>> start Dataset entries

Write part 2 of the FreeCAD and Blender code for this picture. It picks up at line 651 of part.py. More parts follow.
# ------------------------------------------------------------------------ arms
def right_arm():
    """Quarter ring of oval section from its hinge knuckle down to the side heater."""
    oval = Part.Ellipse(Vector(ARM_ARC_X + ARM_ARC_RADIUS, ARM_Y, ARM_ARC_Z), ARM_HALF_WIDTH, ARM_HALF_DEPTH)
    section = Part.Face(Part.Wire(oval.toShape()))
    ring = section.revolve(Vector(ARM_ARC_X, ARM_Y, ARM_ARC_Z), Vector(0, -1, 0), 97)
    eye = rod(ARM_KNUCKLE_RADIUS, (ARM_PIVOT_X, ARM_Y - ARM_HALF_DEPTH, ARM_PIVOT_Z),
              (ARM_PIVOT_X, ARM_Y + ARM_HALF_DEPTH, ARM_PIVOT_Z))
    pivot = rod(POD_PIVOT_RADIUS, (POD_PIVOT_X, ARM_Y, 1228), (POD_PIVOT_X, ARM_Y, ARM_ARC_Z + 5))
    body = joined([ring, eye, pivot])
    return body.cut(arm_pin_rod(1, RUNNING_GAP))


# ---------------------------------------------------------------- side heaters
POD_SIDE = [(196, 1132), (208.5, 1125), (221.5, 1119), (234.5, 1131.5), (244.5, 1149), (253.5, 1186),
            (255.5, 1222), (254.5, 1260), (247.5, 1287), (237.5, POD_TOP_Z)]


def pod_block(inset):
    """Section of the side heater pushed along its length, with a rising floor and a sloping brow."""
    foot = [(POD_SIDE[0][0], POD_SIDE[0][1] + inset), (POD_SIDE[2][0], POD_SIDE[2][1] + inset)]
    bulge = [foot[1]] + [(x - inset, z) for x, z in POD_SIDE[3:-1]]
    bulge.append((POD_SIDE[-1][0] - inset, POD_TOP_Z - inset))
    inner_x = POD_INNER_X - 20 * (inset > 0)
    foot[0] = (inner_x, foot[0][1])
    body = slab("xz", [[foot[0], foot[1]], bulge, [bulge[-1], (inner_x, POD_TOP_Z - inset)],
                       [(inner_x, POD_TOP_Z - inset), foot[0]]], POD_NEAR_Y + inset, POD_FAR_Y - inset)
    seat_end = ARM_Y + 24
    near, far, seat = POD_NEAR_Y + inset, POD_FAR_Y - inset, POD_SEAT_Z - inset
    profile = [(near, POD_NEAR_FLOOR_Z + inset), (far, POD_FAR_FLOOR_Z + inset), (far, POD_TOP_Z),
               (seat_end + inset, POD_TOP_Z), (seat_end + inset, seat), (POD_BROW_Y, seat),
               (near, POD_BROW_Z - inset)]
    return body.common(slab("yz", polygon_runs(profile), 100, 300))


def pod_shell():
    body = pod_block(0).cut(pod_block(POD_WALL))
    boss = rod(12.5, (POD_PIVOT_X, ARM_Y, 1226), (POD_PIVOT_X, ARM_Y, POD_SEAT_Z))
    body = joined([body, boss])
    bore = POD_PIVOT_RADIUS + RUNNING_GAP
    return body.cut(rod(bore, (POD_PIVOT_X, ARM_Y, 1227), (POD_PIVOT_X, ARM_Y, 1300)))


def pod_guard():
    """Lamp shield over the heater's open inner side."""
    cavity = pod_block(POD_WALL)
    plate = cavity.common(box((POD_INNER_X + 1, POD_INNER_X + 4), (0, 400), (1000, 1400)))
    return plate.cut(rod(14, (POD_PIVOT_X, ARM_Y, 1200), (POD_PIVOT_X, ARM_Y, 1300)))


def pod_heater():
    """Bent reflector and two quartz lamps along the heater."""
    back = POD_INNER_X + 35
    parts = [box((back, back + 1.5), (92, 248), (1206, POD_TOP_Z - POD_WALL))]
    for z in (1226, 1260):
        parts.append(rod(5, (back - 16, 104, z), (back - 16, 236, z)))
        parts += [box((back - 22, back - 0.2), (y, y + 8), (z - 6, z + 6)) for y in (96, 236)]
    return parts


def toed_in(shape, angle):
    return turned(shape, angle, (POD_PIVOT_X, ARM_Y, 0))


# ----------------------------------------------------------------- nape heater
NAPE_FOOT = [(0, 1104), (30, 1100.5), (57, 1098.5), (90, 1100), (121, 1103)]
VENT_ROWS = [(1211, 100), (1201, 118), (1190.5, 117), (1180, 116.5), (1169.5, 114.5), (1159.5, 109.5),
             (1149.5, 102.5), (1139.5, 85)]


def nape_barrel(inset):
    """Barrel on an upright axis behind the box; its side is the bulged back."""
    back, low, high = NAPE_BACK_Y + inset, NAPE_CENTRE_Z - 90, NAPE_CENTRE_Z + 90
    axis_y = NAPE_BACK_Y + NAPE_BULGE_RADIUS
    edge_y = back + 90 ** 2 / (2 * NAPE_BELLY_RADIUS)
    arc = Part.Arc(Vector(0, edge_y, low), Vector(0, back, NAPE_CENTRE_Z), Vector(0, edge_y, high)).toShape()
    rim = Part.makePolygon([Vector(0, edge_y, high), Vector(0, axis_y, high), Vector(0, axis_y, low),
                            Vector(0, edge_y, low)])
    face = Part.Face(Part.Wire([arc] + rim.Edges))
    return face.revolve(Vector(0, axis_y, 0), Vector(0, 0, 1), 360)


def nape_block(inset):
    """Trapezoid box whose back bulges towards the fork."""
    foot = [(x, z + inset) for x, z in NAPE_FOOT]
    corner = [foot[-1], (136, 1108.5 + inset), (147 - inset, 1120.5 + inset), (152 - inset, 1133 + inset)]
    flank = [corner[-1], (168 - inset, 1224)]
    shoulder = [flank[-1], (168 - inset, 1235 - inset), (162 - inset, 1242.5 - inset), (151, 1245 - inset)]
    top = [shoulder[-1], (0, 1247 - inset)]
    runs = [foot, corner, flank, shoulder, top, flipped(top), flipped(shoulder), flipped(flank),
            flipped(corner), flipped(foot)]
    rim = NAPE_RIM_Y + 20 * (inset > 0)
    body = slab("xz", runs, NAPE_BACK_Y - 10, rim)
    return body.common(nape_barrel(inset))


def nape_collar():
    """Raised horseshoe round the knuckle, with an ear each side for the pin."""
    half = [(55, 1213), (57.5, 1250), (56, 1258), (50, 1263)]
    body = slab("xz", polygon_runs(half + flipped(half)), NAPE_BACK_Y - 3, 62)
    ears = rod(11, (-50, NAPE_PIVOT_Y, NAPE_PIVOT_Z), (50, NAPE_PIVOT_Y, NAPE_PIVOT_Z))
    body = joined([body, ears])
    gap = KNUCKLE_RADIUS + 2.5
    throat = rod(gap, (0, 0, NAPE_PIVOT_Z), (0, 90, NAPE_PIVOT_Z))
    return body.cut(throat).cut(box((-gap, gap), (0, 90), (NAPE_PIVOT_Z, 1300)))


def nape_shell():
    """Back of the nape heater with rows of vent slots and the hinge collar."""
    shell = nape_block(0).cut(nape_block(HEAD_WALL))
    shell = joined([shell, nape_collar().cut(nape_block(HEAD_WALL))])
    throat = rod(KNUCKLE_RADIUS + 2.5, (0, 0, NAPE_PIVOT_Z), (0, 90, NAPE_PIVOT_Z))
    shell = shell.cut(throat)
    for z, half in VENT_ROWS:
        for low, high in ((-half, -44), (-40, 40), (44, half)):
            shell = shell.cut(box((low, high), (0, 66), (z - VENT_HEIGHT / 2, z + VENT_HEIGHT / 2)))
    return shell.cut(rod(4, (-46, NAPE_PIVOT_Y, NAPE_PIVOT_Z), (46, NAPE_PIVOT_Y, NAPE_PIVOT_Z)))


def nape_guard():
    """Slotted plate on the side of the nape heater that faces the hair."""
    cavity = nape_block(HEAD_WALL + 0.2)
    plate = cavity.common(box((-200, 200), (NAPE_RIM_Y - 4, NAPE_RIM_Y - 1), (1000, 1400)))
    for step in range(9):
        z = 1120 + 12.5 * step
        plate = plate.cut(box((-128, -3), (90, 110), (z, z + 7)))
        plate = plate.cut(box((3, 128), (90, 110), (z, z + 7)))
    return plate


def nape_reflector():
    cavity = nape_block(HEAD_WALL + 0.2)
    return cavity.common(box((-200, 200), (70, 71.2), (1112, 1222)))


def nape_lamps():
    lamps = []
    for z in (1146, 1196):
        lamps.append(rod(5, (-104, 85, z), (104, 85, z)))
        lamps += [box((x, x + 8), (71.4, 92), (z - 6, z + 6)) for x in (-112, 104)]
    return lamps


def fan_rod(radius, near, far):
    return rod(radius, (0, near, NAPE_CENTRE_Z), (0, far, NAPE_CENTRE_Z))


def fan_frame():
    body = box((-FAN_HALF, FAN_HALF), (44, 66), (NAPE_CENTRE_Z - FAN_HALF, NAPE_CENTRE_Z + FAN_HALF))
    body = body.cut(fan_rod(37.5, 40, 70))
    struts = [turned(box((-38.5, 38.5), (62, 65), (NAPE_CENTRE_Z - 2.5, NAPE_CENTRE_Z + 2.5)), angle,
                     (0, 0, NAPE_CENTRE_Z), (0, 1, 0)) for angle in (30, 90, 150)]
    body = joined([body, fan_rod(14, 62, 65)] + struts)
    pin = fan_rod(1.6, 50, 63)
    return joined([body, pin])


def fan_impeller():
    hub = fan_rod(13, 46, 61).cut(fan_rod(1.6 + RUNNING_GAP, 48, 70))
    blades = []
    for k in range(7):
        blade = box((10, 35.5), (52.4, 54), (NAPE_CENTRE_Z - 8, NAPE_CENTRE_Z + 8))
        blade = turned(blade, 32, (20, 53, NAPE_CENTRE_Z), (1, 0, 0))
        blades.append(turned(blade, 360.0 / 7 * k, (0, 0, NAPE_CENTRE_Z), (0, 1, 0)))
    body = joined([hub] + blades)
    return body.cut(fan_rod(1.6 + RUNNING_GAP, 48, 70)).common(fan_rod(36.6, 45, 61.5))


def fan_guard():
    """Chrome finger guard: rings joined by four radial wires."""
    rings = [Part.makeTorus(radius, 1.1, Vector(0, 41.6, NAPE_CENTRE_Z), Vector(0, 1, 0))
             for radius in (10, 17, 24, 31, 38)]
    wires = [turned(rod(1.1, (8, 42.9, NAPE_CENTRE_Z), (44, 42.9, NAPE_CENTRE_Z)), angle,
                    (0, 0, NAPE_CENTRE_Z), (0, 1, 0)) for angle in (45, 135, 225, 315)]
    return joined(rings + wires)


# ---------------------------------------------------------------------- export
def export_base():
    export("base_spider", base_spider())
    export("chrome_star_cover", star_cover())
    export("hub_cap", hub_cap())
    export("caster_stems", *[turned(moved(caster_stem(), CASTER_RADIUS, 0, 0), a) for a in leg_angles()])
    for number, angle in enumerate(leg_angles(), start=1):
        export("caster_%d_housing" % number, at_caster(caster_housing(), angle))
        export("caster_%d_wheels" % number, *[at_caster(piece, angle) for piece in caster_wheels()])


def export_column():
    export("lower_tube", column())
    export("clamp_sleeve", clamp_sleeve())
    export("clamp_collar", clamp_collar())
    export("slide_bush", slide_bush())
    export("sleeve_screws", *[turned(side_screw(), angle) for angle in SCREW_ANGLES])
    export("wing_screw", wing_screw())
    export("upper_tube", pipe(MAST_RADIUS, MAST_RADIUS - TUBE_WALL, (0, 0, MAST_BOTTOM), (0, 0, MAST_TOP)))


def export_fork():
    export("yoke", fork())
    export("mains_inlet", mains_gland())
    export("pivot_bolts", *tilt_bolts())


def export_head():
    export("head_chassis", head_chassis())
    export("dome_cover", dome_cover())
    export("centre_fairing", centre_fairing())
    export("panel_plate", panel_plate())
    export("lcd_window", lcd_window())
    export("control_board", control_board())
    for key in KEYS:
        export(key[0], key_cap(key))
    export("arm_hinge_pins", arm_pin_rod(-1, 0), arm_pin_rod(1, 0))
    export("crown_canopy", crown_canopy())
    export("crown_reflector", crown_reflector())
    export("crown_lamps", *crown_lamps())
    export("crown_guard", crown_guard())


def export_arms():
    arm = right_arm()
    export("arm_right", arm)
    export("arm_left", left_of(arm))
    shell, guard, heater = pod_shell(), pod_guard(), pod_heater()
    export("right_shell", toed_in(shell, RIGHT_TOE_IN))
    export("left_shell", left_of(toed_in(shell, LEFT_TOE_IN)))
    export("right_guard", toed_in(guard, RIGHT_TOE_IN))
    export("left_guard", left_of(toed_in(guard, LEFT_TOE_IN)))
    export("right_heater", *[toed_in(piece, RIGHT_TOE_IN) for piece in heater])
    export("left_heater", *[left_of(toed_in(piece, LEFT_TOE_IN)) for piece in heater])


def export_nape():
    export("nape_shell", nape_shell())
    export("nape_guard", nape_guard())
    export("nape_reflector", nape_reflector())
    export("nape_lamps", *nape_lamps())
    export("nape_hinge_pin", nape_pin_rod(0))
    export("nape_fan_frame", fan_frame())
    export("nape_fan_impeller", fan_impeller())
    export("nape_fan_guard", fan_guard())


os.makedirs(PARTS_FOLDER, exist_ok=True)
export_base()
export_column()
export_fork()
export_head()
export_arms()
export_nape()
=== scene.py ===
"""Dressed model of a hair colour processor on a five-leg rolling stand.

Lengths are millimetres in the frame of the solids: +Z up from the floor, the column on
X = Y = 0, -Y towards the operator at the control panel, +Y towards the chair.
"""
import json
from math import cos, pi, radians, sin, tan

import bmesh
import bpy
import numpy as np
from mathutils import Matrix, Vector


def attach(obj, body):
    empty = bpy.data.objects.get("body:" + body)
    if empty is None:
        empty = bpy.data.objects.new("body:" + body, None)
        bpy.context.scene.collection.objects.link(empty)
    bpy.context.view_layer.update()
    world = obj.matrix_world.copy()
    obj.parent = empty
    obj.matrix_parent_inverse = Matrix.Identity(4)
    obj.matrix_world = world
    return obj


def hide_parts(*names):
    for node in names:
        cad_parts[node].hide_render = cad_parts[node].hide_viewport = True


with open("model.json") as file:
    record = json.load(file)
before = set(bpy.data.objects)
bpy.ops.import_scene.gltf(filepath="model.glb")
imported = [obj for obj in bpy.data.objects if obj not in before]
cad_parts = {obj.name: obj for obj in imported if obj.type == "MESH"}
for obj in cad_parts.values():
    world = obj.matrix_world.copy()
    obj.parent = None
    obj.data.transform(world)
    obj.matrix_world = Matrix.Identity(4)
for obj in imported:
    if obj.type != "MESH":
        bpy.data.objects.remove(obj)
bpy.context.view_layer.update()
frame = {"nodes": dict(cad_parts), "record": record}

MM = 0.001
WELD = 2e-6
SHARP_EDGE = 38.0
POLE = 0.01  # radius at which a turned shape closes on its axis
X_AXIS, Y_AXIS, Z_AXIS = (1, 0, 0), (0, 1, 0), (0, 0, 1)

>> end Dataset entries
>> start Dataset entries

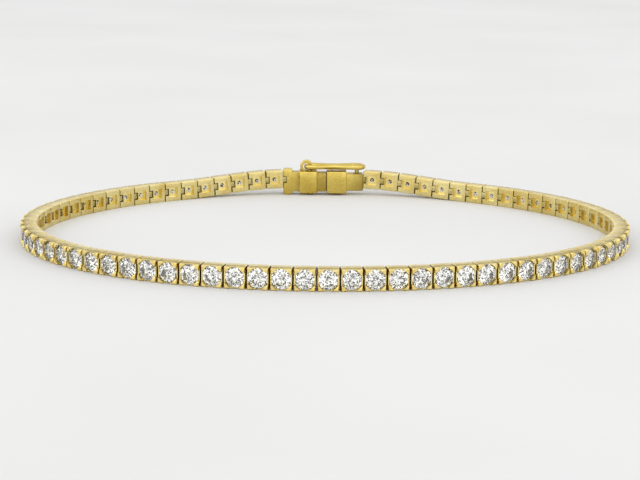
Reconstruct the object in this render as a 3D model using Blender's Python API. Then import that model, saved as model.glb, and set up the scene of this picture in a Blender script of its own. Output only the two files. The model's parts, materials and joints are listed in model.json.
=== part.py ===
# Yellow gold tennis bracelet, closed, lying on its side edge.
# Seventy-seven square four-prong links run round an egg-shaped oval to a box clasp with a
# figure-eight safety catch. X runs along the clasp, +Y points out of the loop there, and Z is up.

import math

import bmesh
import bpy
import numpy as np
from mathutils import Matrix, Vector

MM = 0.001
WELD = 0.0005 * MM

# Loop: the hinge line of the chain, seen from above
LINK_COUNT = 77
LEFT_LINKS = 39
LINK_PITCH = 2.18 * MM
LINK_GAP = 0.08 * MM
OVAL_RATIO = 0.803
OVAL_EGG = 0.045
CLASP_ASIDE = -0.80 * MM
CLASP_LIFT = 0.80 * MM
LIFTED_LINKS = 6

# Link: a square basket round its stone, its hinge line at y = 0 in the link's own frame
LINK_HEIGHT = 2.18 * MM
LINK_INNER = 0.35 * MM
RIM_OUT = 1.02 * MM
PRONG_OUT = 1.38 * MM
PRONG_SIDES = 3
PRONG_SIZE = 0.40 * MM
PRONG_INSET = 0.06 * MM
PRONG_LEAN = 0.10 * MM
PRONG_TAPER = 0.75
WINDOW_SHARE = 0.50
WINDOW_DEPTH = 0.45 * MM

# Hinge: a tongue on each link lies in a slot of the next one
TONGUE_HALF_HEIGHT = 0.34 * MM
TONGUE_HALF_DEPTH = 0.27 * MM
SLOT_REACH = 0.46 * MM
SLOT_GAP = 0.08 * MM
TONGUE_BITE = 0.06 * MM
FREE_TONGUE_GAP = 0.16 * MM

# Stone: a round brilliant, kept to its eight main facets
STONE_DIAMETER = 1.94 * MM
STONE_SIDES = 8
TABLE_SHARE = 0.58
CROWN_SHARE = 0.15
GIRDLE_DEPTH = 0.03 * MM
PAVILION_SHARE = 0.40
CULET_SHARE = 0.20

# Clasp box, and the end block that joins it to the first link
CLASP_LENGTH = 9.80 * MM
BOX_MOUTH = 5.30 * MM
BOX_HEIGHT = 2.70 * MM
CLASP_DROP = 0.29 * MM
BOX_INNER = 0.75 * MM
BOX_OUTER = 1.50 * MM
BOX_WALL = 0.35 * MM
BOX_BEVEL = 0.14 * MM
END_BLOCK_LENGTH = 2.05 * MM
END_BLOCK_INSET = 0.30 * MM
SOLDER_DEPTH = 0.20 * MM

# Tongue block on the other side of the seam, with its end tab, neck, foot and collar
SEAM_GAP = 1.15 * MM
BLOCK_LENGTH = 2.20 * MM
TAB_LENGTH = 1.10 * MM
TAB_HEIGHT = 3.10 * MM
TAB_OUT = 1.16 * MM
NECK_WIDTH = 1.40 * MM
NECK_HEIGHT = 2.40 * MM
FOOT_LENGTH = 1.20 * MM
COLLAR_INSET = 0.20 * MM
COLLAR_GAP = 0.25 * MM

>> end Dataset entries

Job :: Everything from the line that contains "os.makedirs(PARTS_FOLDER, exist_ok=True)" to the line that contains "if empty is" must be transcribed exactly, both end lines included.

Solution for this exercise ::
os.makedirs(PARTS_FOLDER, exist_ok=True)
export_base()
export_column()
export_fork()
export_head()
export_arms()
export_nape()
=== scene.py ===
"""Dressed model of a hair colour processor on a five-leg rolling stand.

Lengths are millimetres in the frame of the solids: +Z up from the floor, the column on
X = Y = 0, -Y towards the operator at the control panel, +Y towards the chair.
"""
import json
from math import cos, pi, radians, sin, tan

import bmesh
import bpy
import numpy as np
from mathutils import Matrix, Vector


def attach(obj, body):
    empty = bpy.data.objects.get("body:" + body)
    if empty is None:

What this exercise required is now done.